* MATERIAL TO PROCESS
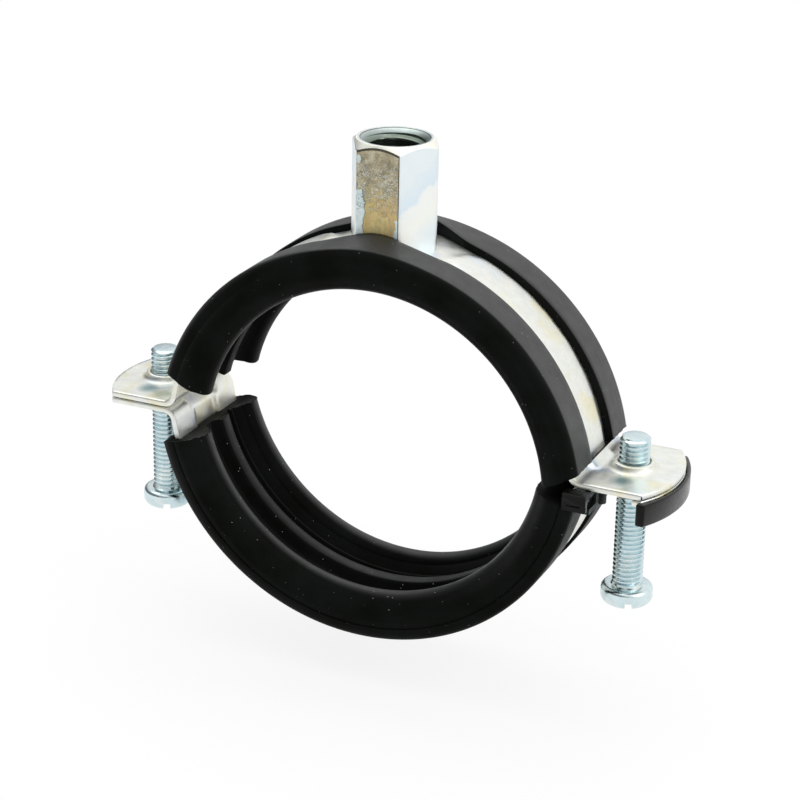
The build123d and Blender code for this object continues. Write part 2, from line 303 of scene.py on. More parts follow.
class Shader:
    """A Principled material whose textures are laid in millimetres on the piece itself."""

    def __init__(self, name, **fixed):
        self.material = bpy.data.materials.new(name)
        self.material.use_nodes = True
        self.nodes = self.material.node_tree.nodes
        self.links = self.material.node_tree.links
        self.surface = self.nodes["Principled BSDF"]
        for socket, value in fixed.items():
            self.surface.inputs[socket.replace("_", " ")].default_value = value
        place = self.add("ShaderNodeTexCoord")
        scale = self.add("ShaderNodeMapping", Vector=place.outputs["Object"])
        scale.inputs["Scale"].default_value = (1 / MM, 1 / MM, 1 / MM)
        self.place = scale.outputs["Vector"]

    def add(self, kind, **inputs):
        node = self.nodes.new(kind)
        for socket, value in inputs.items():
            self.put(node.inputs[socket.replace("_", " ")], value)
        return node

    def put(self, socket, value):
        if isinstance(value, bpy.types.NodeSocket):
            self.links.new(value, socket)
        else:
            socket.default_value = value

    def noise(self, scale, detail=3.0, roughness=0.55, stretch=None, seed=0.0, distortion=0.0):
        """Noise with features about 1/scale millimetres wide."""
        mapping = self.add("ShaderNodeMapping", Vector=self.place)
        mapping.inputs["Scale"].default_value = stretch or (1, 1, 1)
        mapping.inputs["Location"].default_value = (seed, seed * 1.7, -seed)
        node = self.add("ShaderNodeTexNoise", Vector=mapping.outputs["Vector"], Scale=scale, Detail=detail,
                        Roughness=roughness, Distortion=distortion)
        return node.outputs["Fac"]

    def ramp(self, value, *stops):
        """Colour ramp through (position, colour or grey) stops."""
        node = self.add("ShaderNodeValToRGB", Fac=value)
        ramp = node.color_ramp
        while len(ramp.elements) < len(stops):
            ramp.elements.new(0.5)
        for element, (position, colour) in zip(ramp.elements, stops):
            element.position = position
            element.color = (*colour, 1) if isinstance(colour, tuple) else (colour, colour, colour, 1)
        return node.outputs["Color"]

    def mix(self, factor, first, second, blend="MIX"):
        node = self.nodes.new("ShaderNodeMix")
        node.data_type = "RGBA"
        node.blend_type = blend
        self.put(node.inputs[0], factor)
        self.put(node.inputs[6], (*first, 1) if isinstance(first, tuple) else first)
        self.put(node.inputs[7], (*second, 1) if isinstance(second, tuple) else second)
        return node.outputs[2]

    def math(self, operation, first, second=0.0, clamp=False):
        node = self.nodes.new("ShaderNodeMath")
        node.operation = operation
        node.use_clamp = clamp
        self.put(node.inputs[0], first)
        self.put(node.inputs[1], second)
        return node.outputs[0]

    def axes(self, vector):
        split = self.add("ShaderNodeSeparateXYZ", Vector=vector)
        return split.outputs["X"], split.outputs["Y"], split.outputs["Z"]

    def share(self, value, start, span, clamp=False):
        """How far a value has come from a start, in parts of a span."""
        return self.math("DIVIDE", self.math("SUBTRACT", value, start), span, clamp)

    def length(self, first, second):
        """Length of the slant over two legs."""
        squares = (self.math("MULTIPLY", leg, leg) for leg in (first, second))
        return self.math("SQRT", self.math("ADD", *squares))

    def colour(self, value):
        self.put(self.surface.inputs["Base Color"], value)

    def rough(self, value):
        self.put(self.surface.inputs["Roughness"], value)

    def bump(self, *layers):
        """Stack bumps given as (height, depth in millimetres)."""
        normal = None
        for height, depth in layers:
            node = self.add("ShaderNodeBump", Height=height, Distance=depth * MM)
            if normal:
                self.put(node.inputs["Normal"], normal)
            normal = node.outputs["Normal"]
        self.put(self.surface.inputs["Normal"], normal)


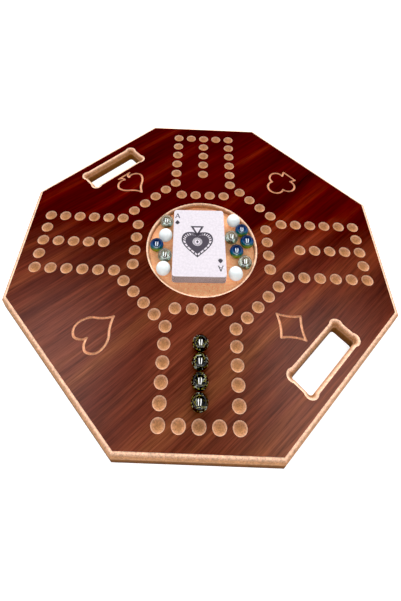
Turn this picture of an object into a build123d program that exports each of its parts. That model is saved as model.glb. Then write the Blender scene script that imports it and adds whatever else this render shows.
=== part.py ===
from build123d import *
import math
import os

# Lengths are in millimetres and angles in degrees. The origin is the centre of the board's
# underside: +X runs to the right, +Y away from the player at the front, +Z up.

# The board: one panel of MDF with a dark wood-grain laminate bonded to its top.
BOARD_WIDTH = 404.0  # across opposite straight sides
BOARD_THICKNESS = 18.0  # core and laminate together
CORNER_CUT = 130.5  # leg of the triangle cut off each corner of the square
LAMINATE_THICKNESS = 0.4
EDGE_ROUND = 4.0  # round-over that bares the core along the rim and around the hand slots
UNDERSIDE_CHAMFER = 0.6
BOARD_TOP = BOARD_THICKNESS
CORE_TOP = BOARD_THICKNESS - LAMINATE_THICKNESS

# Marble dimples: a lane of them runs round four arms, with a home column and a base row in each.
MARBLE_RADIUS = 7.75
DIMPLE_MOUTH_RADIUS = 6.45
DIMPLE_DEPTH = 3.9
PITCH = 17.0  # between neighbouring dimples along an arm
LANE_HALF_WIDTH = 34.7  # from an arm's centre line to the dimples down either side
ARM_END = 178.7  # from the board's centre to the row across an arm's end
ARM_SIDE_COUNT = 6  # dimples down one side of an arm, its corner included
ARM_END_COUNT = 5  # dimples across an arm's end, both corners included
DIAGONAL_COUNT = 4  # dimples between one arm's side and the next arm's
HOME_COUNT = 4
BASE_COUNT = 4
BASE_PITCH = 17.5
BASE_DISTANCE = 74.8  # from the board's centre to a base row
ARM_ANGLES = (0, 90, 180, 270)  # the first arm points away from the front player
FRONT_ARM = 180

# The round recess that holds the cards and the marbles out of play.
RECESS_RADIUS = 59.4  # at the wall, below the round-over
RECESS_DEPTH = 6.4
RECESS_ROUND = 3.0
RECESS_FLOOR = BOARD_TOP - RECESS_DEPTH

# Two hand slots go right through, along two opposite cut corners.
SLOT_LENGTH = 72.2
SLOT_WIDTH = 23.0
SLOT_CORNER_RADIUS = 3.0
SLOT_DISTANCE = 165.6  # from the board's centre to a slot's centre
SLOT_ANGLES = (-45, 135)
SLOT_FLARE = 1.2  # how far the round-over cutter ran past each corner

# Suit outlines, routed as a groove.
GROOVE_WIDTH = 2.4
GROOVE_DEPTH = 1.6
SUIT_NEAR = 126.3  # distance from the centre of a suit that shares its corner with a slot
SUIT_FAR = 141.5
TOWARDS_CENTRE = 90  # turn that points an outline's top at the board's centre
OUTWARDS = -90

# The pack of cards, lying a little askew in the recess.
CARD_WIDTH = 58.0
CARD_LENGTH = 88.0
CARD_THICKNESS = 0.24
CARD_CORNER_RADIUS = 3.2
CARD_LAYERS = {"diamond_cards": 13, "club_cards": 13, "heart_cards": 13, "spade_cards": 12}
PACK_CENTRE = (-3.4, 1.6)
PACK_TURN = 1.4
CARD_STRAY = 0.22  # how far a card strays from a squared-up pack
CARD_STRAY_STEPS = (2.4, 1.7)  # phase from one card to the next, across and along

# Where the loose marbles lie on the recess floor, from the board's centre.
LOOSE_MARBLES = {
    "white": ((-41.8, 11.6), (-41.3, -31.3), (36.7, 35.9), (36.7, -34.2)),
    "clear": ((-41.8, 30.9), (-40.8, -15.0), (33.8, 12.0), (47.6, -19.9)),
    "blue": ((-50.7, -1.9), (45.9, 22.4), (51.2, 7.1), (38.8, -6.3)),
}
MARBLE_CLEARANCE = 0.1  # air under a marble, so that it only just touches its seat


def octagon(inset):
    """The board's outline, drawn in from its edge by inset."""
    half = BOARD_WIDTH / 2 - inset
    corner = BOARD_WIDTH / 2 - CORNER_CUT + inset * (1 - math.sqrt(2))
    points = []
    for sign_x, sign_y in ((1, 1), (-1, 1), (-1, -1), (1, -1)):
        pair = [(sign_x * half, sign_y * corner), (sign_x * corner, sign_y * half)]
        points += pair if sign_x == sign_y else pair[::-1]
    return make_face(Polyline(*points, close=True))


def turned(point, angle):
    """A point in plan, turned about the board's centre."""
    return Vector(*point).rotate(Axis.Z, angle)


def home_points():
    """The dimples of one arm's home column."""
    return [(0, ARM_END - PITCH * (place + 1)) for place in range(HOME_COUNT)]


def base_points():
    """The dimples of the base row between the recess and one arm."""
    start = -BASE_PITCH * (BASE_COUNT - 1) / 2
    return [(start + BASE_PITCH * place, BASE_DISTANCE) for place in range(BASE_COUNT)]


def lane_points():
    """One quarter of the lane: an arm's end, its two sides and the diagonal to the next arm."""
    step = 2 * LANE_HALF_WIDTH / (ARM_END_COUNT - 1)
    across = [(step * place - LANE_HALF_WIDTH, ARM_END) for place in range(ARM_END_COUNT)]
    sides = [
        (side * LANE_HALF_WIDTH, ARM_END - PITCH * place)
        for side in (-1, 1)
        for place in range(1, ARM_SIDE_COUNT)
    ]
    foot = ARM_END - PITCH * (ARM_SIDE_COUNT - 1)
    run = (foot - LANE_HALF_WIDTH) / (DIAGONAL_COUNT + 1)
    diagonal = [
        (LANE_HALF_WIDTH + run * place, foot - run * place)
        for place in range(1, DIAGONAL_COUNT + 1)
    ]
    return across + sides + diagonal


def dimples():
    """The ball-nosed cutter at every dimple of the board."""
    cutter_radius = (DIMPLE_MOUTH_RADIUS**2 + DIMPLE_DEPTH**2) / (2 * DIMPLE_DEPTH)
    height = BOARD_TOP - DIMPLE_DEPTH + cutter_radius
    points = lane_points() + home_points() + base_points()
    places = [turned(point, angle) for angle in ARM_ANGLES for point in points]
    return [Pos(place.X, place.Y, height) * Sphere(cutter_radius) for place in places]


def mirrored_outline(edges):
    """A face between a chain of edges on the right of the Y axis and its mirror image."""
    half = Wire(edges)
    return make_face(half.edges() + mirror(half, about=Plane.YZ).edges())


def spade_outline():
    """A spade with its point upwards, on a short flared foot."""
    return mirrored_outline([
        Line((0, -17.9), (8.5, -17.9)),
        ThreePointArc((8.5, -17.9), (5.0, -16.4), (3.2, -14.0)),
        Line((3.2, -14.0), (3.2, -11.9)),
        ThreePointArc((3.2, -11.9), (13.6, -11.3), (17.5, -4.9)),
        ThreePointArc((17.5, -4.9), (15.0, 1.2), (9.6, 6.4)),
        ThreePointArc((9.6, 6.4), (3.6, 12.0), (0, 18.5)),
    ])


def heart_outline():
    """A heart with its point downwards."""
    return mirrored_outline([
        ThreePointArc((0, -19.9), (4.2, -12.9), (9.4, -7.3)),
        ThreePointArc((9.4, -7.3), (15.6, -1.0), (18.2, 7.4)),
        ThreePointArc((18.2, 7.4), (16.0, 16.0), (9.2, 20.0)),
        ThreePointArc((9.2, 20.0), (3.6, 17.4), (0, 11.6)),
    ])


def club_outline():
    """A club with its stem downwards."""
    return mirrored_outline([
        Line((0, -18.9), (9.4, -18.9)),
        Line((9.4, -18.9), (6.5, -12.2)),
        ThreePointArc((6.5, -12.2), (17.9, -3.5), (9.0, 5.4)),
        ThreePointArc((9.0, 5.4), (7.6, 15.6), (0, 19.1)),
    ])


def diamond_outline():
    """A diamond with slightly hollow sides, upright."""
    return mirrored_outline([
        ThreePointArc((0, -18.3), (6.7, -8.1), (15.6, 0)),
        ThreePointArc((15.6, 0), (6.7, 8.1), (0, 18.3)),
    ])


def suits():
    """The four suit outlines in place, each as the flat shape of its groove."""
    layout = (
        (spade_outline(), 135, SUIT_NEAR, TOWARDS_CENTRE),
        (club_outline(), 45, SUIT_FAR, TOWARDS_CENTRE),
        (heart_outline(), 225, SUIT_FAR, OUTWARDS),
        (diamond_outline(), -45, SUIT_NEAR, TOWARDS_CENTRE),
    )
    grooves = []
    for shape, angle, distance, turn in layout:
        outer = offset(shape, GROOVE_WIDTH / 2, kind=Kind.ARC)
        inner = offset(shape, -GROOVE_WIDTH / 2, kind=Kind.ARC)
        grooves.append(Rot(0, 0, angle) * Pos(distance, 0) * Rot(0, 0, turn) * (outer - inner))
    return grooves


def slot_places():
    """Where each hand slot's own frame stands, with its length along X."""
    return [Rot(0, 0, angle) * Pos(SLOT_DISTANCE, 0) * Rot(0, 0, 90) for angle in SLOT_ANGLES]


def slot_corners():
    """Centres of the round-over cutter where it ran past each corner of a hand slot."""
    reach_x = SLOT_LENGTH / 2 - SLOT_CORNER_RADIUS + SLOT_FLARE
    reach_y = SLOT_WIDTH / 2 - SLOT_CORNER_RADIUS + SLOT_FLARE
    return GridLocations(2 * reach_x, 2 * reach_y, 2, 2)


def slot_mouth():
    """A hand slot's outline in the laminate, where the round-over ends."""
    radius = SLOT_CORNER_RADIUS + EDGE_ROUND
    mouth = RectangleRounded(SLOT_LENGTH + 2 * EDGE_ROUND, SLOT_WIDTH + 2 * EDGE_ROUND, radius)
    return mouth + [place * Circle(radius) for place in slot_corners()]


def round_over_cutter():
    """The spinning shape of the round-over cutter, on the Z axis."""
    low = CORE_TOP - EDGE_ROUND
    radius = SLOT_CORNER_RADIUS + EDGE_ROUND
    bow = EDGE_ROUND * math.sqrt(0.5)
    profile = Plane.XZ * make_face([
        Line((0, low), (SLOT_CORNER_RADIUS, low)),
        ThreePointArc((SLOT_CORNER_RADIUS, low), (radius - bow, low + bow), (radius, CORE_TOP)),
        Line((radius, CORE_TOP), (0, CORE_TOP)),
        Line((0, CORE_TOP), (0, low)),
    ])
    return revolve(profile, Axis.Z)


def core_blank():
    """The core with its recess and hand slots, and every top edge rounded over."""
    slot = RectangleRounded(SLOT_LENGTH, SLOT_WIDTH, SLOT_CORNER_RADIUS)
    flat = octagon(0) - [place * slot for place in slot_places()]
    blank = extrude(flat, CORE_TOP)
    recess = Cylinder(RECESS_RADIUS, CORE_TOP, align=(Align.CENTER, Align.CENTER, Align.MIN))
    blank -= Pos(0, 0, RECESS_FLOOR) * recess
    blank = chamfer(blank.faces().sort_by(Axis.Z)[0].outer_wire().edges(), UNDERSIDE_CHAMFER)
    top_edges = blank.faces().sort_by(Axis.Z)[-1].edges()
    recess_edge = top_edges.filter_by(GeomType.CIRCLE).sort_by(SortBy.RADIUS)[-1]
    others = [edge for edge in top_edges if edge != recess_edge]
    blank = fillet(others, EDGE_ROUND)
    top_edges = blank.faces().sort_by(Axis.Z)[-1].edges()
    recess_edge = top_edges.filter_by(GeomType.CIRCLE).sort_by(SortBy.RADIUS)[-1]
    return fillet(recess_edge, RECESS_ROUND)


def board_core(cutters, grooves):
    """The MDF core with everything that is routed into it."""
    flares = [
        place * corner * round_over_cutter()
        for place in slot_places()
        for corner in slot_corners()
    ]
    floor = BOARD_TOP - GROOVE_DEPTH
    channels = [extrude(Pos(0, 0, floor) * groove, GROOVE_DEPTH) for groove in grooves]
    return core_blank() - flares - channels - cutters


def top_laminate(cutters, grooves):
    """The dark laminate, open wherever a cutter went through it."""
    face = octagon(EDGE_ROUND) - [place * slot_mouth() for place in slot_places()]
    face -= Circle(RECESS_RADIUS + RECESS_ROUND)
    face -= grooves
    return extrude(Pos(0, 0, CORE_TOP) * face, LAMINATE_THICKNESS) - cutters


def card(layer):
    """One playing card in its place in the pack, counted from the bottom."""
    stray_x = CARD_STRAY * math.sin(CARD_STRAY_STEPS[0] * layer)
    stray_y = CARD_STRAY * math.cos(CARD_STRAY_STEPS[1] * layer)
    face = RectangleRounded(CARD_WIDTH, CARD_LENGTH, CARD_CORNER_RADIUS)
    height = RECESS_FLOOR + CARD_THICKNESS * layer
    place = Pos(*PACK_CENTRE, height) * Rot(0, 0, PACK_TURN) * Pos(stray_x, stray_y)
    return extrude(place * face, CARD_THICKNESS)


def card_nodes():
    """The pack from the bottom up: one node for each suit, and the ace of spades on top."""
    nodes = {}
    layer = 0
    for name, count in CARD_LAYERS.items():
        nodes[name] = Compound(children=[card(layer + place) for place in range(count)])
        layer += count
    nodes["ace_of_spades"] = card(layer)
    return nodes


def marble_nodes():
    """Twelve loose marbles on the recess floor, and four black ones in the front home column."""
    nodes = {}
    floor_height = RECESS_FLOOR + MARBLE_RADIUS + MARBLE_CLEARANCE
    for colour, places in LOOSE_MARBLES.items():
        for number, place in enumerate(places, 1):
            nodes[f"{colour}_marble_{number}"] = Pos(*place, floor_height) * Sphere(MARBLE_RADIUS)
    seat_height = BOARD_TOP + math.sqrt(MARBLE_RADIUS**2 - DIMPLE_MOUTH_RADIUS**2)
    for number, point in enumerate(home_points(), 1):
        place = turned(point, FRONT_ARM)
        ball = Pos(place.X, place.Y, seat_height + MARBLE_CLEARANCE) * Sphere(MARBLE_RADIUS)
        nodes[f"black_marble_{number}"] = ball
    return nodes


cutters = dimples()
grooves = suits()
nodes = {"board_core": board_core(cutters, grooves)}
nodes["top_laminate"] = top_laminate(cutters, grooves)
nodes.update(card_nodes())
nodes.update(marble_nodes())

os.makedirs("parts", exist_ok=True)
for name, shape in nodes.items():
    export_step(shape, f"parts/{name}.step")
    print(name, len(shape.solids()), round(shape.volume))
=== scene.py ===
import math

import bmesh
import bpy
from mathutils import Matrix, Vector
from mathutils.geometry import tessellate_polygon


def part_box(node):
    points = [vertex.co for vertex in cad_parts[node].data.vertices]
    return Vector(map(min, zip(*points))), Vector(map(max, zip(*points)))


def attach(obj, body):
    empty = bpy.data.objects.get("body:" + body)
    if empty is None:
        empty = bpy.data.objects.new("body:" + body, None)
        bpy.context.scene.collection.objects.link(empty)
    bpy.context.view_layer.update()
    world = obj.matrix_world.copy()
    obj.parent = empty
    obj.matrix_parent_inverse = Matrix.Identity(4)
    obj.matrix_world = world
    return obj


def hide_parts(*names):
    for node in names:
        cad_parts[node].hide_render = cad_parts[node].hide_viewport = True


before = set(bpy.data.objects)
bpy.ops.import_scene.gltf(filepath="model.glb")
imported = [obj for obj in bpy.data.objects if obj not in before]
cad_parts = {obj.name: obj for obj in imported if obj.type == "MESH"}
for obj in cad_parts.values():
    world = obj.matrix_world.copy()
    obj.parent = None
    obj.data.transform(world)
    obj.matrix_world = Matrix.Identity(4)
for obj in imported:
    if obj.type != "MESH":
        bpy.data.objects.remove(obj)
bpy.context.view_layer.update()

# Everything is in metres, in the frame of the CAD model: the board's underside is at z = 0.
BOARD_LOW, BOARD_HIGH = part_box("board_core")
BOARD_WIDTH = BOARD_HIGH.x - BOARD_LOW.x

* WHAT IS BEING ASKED
Take the line containing "cutters = dimples()" and the line containing "cad_parts[node].hide_render = cad_parts[node].hide_viewport". Write out both and all lines between, exactly, and nothing more.

* RESULT OF THE TASK
cutters = dimples()
grooves = suits()
nodes = {"board_core": board_core(cutters, grooves)}
nodes["top_laminate"] = top_laminate(cutters, grooves)
nodes.update(card_nodes())
nodes.update(marble_nodes())

os.makedirs("parts", exist_ok=True)
for name, shape in nodes.items():
    export_step(shape, f"parts/{name}.step")
    print(name, len(shape.solids()), round(shape.volume))
=== scene.py ===
import math

import bmesh
import bpy
from mathutils import Matrix, Vector
from mathutils.geometry import tessellate_polygon


def part_box(node):
    points = [vertex.co for vertex in cad_parts[node].data.vertices]
    return Vector(map(min, zip(*points))), Vector(map(max, zip(*points)))


def attach(obj, body):
    empty = bpy.data.objects.get("body:" + body)
    if empty is None:
        empty = bpy.data.objects.new("body:" + body, None)
        bpy.context.scene.collection.objects.link(empty)
    bpy.context.view_layer.update()
    world = obj.matrix_world.copy()
    obj.parent = empty
    obj.matrix_parent_inverse = Matrix.Identity(4)
    obj.matrix_world = world
    return obj


def hide_parts(*names):
    for node in names:
        cad_parts[node].hide_render = cad_parts[node].hide_viewport = True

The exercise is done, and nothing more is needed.